Problem to solve> Identify the lines that contain the string "scene", then copy each of them.

>> Start Stored data

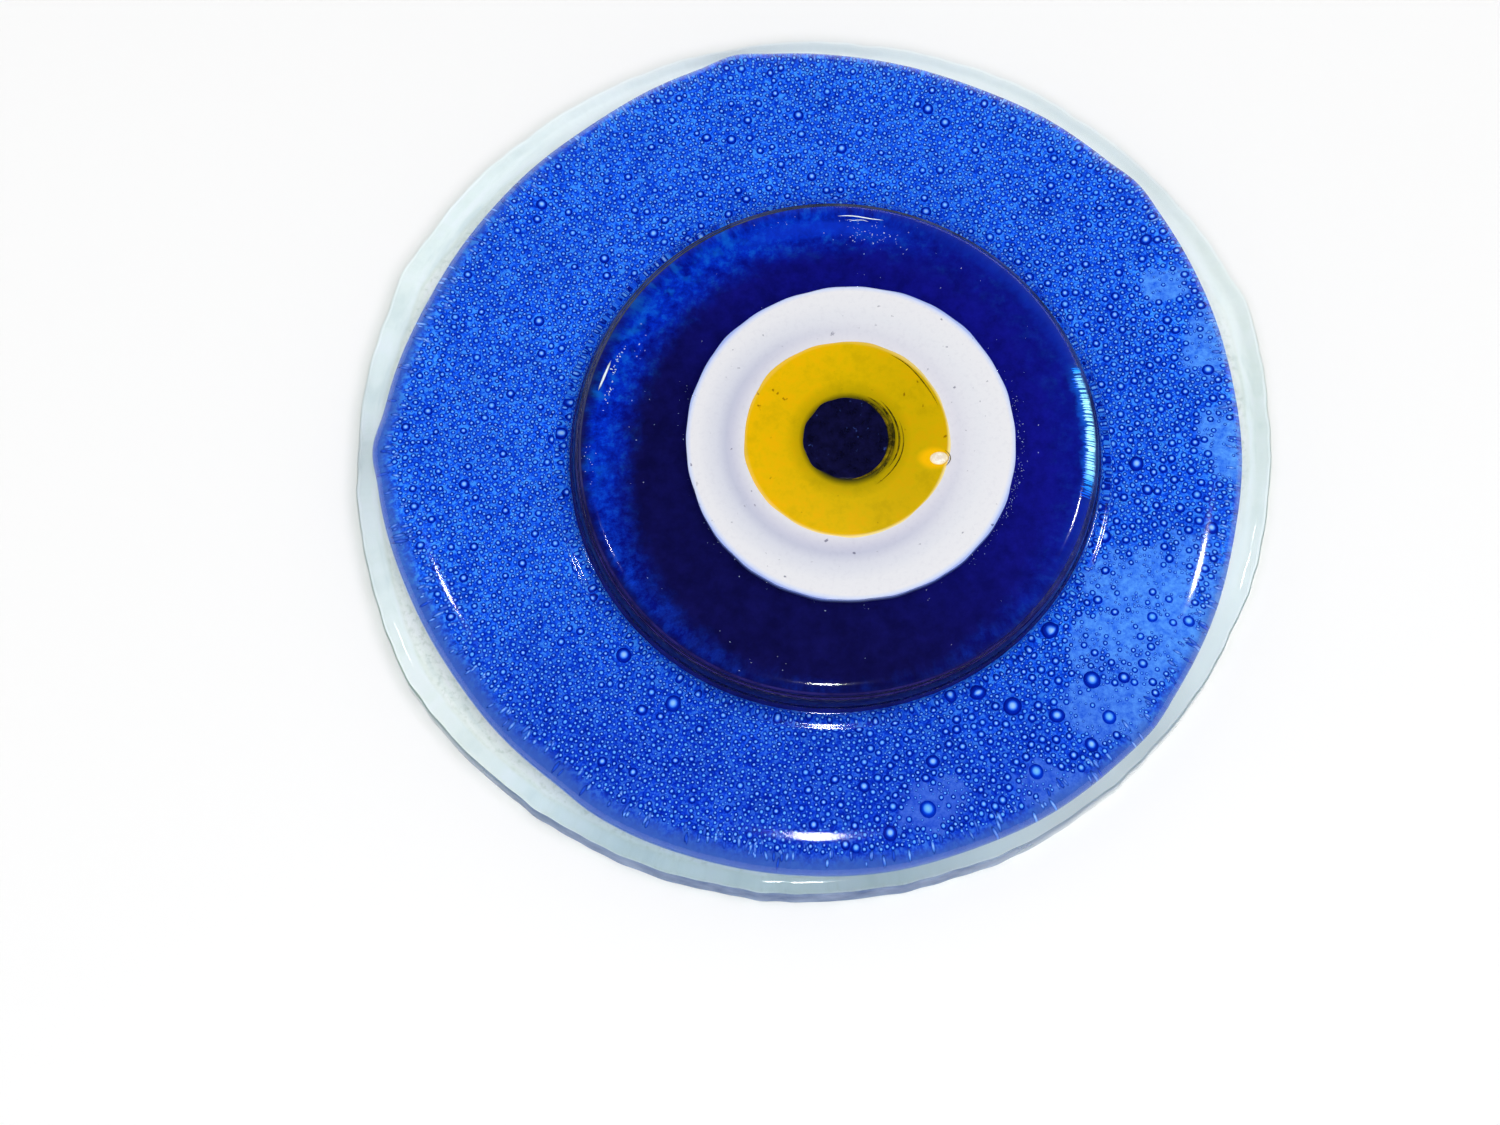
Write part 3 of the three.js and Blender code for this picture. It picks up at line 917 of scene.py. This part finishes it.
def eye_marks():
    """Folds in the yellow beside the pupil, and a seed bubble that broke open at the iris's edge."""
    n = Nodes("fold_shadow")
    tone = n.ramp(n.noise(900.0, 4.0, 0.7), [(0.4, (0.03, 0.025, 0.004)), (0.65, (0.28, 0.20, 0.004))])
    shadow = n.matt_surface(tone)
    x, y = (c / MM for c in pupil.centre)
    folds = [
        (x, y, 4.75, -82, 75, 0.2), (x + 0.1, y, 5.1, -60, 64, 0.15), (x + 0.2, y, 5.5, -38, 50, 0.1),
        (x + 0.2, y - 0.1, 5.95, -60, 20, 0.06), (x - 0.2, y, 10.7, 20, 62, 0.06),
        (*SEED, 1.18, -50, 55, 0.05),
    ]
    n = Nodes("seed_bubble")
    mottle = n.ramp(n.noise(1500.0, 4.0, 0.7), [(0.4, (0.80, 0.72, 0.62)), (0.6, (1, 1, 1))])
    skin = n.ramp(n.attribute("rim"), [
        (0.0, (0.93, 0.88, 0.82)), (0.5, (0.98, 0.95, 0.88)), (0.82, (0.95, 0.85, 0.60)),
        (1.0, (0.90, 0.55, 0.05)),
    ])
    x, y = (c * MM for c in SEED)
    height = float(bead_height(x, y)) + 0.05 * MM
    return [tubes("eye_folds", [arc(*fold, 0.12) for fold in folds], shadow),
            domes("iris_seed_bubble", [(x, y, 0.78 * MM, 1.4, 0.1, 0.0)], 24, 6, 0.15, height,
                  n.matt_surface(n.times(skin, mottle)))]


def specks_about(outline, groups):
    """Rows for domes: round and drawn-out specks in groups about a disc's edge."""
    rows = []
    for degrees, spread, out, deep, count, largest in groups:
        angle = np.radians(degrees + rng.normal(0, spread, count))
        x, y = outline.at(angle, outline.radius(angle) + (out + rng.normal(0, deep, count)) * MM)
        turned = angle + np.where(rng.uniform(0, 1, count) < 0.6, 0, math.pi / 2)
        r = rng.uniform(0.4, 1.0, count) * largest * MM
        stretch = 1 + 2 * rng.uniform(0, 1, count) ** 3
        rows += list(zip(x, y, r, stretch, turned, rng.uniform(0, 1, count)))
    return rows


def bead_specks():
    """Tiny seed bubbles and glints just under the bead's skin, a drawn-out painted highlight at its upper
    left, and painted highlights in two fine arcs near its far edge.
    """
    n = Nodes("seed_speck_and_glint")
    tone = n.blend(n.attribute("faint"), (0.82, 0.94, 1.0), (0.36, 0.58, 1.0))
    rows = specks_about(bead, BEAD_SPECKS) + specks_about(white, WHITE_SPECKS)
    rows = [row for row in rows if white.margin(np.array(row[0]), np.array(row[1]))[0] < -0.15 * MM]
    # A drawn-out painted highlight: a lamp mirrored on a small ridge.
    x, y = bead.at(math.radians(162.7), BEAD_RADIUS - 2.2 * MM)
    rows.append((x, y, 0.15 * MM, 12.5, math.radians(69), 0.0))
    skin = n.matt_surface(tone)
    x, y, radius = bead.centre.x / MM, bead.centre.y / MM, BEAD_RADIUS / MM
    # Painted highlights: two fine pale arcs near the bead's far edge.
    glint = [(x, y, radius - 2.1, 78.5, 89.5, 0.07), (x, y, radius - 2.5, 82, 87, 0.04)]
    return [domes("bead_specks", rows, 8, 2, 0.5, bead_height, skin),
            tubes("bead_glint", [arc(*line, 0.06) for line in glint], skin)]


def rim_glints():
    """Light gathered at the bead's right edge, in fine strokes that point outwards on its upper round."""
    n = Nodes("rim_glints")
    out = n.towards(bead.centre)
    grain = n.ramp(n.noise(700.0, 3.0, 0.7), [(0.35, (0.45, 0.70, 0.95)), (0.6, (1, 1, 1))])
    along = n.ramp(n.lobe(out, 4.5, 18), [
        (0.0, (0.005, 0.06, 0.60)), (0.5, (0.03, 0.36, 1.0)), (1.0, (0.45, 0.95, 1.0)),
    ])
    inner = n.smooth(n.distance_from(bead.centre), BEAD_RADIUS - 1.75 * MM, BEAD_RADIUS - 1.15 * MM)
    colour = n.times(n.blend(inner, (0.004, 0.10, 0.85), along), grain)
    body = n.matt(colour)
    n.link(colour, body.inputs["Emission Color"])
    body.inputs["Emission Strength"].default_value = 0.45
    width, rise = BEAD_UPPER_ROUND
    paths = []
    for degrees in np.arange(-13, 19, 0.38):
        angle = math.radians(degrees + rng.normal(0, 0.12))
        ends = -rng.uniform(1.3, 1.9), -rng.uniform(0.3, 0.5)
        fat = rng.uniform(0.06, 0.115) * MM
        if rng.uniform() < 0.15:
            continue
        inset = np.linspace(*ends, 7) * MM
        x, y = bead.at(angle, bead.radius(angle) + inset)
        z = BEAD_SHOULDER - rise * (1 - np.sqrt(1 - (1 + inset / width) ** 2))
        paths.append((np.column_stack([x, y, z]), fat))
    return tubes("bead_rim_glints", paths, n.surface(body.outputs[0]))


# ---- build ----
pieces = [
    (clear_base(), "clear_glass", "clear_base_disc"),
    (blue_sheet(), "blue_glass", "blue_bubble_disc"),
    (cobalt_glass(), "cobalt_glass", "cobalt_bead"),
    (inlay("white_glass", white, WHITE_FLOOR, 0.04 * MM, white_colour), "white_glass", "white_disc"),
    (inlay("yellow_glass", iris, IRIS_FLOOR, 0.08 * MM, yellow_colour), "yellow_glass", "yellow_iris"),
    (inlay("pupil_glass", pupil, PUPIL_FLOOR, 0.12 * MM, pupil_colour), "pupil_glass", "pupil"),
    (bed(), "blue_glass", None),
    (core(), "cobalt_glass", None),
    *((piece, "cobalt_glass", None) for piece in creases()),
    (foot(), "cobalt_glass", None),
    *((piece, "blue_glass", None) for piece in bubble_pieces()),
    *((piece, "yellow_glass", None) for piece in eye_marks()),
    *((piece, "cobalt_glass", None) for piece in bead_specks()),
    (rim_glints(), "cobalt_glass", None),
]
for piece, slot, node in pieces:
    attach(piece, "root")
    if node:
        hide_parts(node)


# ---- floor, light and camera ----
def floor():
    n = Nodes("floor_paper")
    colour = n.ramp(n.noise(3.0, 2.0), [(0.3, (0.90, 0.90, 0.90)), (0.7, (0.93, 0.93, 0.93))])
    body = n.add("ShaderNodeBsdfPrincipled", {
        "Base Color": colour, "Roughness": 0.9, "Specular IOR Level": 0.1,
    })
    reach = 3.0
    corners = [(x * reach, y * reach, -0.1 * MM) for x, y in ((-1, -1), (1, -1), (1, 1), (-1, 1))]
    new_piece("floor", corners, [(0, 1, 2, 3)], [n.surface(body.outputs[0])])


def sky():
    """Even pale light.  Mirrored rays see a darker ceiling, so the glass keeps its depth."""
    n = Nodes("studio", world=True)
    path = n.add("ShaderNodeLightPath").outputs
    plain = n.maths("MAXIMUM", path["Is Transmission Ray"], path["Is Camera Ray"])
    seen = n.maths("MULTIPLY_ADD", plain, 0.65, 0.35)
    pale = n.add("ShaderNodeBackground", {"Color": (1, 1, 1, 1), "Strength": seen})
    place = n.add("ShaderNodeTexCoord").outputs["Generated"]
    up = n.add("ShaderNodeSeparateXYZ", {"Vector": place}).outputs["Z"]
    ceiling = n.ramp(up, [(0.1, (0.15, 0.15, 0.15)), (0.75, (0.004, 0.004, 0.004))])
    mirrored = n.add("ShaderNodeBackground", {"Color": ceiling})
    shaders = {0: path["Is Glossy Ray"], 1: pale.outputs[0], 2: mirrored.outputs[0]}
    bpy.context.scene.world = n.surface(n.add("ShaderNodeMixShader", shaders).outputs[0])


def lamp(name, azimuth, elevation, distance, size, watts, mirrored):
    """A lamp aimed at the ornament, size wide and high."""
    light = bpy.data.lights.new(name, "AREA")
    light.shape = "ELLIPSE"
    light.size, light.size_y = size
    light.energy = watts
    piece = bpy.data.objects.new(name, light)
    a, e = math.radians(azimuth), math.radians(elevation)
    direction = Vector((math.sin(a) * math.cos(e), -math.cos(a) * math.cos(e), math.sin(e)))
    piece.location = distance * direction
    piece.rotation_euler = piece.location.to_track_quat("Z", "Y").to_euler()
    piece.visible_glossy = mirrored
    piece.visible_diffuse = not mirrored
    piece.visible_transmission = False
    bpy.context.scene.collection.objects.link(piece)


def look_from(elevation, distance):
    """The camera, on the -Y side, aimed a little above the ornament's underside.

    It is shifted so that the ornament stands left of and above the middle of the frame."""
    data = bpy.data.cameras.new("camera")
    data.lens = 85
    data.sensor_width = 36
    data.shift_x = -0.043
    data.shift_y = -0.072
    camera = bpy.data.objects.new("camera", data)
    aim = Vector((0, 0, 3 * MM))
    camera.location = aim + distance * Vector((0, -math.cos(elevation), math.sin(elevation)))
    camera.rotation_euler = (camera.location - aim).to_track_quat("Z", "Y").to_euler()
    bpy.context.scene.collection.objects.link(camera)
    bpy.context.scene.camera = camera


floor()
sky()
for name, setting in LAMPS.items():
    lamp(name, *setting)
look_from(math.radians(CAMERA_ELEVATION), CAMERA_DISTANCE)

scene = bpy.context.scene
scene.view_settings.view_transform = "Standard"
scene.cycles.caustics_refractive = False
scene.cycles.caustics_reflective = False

>> End Stored data

Result of this task>
Write part 3 of the three.js and Blender code for this picture. It picks up at line 917 of scene.py. This part finishes it.
    bpy.context.scene.world = n.surface(n.add("ShaderNodeMixShader", shaders).outputs[0])
    bpy.context.scene.collection.objects.link(piece)
    bpy.context.scene.collection.objects.link(camera)
    bpy.context.scene.camera = camera
scene = bpy.context.scene
scene.view_settings.view_transform = "Standard"
scene.cycles.caustics_refractive = False
scene.cycles.caustics_reflective = False